OBJECTIVE ::
Write out exactly the lines from the line with "if empty is" through the line with "BOLT_R = 2.0", both ends included, and no other line.

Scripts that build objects
-*-*-
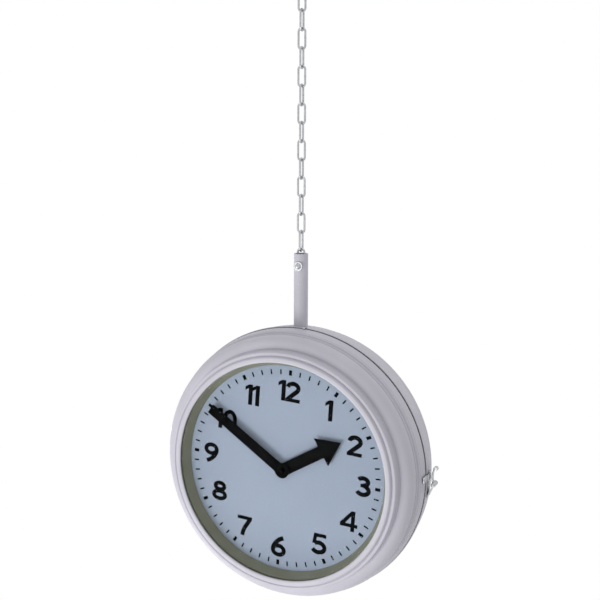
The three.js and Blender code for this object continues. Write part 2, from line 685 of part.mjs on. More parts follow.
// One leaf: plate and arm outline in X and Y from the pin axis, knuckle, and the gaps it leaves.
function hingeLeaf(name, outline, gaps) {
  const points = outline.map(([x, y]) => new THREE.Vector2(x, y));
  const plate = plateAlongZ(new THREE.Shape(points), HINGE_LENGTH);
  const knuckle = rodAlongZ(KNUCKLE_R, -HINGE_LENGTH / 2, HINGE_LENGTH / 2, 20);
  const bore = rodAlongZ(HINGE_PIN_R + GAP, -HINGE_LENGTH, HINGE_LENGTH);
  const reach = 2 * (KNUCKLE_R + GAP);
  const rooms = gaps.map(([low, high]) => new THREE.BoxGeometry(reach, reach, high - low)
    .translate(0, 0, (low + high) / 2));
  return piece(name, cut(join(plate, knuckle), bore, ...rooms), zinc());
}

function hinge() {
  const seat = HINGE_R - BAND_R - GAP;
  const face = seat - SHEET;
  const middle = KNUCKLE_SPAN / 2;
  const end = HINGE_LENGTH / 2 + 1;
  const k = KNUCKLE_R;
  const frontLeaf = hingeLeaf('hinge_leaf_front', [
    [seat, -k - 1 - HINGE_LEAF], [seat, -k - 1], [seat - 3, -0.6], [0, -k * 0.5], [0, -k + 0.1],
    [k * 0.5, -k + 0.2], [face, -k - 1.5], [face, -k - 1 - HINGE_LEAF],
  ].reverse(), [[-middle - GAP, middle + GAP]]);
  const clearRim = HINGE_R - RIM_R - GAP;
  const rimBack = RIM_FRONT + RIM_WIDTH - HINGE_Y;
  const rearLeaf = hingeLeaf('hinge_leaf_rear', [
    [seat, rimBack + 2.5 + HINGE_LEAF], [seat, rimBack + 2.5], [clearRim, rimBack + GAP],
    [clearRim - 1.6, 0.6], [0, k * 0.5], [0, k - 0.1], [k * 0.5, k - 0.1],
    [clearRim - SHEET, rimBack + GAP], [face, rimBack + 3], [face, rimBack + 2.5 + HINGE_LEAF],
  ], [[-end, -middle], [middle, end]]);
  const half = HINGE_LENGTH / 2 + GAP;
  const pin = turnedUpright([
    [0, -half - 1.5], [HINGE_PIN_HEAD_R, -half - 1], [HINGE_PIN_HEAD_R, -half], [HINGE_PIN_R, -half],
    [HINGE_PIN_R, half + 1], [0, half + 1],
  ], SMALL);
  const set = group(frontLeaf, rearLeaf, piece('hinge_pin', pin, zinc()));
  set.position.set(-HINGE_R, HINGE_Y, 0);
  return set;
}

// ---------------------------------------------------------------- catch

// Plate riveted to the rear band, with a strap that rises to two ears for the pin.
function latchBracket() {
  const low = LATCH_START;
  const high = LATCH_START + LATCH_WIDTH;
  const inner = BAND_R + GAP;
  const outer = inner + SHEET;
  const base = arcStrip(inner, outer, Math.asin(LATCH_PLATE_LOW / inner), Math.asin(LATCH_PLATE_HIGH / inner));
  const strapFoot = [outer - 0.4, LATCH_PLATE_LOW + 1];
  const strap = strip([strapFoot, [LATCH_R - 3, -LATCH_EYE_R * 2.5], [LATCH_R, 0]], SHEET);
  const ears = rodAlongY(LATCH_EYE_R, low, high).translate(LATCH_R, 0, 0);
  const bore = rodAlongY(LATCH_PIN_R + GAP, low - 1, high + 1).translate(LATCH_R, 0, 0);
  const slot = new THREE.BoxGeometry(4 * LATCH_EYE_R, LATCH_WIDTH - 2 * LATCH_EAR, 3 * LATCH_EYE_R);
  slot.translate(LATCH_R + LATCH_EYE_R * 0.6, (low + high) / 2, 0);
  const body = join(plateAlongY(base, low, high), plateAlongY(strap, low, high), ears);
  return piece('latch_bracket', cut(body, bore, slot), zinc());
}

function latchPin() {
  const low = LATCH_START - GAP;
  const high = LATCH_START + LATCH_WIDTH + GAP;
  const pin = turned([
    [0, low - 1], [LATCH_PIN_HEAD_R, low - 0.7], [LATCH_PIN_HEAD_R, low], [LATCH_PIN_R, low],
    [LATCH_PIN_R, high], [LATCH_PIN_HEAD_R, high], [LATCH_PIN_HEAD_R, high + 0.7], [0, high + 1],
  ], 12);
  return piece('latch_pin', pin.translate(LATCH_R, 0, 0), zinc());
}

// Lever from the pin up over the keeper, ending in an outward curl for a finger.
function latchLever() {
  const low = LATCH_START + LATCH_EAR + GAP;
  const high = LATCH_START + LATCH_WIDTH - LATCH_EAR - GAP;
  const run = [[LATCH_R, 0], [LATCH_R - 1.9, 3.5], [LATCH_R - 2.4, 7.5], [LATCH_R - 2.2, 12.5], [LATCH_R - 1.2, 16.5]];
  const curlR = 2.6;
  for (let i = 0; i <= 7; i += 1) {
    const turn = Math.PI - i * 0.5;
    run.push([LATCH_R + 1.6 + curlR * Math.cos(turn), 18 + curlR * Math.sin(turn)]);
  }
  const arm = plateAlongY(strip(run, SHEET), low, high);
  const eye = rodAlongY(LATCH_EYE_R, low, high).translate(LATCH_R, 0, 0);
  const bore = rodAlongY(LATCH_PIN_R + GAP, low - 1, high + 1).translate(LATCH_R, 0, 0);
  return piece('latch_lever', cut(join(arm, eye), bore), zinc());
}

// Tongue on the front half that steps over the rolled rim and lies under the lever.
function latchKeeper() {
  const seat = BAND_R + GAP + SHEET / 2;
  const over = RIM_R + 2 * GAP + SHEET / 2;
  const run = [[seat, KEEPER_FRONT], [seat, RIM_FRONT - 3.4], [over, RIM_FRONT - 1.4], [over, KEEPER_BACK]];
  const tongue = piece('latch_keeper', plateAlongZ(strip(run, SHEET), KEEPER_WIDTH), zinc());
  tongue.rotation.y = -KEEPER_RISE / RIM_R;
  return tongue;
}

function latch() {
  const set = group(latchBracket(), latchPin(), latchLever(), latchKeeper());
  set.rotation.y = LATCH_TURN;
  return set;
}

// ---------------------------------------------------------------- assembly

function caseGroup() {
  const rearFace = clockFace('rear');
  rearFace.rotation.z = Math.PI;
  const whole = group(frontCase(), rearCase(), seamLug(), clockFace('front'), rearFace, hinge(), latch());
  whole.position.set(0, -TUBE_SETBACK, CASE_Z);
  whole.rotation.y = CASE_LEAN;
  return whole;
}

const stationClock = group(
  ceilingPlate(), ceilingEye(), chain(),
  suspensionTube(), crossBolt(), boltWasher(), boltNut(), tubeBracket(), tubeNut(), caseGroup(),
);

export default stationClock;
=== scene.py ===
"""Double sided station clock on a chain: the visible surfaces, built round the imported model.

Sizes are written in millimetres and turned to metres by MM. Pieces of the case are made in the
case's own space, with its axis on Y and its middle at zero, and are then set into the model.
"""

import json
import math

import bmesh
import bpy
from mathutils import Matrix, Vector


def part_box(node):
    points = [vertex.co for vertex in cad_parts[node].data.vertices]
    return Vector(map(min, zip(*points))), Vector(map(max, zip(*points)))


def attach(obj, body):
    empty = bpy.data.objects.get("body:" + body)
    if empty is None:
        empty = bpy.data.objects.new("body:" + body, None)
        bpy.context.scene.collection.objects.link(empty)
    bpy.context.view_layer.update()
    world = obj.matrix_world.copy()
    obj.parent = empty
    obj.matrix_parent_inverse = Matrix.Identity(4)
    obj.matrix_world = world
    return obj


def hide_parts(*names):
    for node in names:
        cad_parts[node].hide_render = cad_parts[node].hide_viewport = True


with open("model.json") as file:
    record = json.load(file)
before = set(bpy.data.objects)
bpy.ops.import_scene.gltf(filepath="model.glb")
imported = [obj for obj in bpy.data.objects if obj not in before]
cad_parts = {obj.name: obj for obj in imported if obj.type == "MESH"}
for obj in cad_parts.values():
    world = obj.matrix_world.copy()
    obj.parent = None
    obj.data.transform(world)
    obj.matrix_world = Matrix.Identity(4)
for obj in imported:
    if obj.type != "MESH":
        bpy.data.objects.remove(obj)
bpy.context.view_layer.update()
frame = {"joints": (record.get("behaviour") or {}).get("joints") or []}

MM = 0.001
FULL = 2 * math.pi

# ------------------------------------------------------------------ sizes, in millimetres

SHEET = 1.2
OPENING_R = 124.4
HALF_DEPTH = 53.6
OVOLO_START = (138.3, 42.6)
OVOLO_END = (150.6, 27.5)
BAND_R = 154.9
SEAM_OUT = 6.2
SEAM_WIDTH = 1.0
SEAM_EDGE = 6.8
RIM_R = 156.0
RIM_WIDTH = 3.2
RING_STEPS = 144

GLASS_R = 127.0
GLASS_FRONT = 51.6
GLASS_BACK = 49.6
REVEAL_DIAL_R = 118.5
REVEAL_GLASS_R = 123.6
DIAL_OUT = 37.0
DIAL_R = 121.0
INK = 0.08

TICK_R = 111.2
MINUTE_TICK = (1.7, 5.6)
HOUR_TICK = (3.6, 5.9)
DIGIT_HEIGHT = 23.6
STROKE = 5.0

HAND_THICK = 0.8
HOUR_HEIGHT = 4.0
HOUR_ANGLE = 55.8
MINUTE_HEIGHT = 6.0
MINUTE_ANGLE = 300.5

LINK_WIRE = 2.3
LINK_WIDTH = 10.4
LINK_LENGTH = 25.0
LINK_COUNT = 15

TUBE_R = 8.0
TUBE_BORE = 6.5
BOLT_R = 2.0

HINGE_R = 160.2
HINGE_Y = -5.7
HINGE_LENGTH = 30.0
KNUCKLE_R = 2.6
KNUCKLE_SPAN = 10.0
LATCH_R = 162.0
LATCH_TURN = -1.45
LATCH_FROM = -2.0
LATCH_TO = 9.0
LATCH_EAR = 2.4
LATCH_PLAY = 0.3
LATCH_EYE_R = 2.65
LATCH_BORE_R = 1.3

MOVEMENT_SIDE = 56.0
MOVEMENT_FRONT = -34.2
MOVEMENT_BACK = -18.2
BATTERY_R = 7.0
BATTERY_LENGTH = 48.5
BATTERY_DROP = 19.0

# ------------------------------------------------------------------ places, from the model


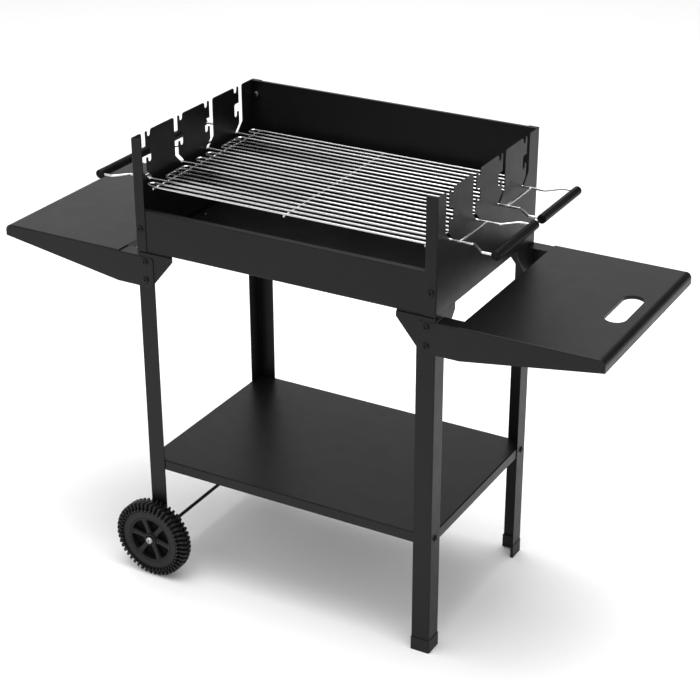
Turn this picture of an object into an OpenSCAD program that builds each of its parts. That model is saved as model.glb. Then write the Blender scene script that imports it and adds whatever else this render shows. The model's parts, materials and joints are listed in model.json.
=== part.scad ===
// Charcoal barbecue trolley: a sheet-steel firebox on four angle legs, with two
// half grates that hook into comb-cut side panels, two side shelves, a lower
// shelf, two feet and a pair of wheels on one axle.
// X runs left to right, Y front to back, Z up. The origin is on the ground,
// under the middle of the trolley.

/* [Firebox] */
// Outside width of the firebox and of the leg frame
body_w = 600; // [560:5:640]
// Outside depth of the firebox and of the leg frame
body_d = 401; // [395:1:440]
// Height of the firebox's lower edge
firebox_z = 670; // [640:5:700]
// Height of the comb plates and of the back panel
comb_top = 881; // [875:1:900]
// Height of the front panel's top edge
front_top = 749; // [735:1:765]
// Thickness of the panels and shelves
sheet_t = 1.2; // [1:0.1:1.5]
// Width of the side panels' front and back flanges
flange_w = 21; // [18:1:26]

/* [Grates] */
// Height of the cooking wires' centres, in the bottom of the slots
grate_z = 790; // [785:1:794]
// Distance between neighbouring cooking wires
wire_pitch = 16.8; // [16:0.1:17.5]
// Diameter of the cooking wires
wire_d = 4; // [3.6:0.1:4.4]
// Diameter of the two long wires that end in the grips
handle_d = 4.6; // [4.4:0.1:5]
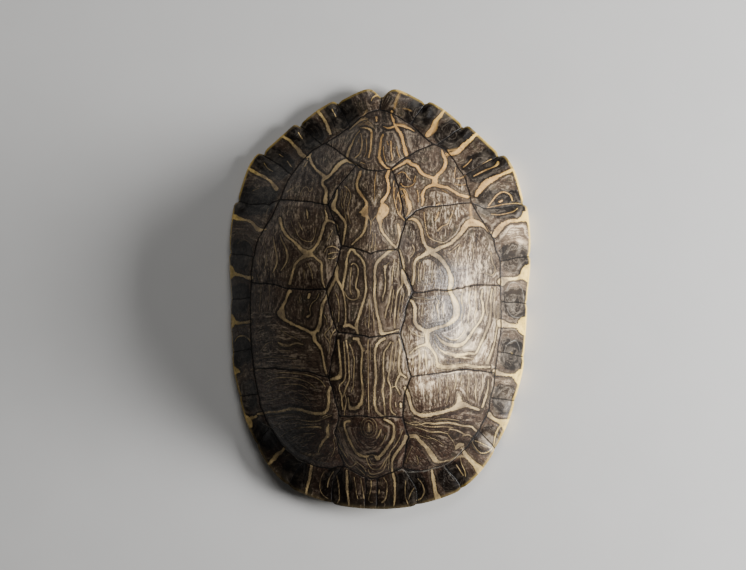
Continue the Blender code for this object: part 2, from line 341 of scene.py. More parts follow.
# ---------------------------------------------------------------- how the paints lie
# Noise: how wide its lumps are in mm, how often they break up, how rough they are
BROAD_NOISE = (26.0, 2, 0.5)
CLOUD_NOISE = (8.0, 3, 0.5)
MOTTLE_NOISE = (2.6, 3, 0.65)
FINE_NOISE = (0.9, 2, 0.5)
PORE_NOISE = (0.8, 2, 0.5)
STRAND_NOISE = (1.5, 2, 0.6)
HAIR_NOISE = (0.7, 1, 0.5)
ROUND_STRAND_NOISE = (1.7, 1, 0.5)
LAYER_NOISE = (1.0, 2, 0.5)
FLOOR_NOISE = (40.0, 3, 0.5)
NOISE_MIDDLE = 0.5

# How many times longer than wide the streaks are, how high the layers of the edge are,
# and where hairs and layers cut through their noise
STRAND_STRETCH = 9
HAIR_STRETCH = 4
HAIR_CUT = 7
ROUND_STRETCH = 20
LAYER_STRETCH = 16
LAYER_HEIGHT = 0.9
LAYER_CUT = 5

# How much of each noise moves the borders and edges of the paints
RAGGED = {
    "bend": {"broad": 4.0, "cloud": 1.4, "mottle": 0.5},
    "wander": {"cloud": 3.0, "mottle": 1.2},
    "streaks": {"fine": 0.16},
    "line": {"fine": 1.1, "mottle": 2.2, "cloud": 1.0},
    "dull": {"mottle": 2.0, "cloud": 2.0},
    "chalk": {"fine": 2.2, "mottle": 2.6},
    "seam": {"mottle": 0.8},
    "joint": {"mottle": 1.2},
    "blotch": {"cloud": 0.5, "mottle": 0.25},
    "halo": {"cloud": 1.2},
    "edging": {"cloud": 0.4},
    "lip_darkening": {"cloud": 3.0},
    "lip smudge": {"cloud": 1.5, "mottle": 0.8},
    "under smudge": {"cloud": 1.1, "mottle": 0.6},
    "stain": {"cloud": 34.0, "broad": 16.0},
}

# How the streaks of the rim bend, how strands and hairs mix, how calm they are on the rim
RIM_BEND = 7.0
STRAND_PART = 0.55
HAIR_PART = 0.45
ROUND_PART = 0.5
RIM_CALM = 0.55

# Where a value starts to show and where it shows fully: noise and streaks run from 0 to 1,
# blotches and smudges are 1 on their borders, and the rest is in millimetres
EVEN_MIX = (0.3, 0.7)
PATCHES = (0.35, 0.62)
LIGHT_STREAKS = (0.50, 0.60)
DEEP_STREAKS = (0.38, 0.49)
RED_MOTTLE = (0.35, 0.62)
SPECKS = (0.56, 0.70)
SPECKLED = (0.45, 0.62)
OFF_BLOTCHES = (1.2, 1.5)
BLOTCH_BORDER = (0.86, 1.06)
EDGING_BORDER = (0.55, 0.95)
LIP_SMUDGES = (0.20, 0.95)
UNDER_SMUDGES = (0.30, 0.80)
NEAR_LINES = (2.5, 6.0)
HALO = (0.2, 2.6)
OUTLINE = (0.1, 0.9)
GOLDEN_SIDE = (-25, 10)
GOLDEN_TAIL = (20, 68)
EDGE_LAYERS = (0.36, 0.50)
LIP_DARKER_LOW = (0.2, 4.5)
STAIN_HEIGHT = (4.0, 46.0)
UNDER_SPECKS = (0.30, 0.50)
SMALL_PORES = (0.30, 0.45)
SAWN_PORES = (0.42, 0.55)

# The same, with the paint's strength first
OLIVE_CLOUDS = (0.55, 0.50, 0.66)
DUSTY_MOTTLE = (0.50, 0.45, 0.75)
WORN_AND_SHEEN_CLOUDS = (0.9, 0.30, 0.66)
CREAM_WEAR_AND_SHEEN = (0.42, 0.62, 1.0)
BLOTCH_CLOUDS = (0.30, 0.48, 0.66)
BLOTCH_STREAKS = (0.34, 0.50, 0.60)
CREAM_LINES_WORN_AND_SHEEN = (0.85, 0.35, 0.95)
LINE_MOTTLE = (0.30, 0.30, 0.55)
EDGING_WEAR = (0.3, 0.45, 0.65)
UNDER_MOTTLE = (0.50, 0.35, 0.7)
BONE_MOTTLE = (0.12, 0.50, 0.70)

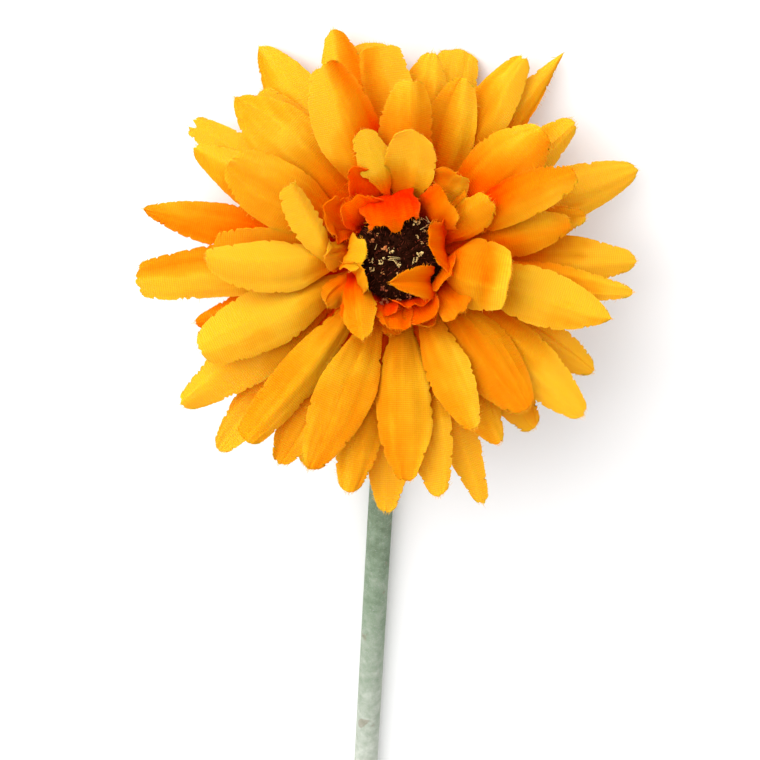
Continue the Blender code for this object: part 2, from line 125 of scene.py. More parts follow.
-*-*-
EXERCISE RESULT ::
    if empty is None:
        empty = bpy.data.objects.new("body:" + body, None)
        bpy.context.scene.collection.objects.link(empty)
    bpy.context.view_layer.update()
    world = obj.matrix_world.copy()
    obj.parent = empty
    obj.matrix_parent_inverse = Matrix.Identity(4)
    obj.matrix_world = world
    return obj


def hide_parts(*names):
    for node in names:
        cad_parts[node].hide_render = cad_parts[node].hide_viewport = True


with open("model.json") as file:
    record = json.load(file)
before = set(bpy.data.objects)
bpy.ops.import_scene.gltf(filepath="model.glb")
imported = [obj for obj in bpy.data.objects if obj not in before]
cad_parts = {obj.name: obj for obj in imported if obj.type == "MESH"}
for obj in cad_parts.values():
    world = obj.matrix_world.copy()
    obj.parent = None
    obj.data.transform(world)
    obj.matrix_world = Matrix.Identity(4)
for obj in imported:
    if obj.type != "MESH":
        bpy.data.objects.remove(obj)
bpy.context.view_layer.update()
frame = {"joints": (record.get("behaviour") or {}).get("joints") or []}

MM = 0.001
FULL = 2 * math.pi

# ------------------------------------------------------------------ sizes, in millimetres

SHEET = 1.2
OPENING_R = 124.4
HALF_DEPTH = 53.6
OVOLO_START = (138.3, 42.6)
OVOLO_END = (150.6, 27.5)
BAND_R = 154.9
SEAM_OUT = 6.2
SEAM_WIDTH = 1.0
SEAM_EDGE = 6.8
RIM_R = 156.0
RIM_WIDTH = 3.2
RING_STEPS = 144

GLASS_R = 127.0
GLASS_FRONT = 51.6
GLASS_BACK = 49.6
REVEAL_DIAL_R = 118.5
REVEAL_GLASS_R = 123.6
DIAL_OUT = 37.0
DIAL_R = 121.0
INK = 0.08

TICK_R = 111.2
MINUTE_TICK = (1.7, 5.6)
HOUR_TICK = (3.6, 5.9)
DIGIT_HEIGHT = 23.6
STROKE = 5.0

HAND_THICK = 0.8
HOUR_HEIGHT = 4.0
HOUR_ANGLE = 55.8
MINUTE_HEIGHT = 6.0
MINUTE_ANGLE = 300.5

LINK_WIRE = 2.3
LINK_WIDTH = 10.4
LINK_LENGTH = 25.0
LINK_COUNT = 15

TUBE_R = 8.0
TUBE_BORE = 6.5
BOLT_R = 2.0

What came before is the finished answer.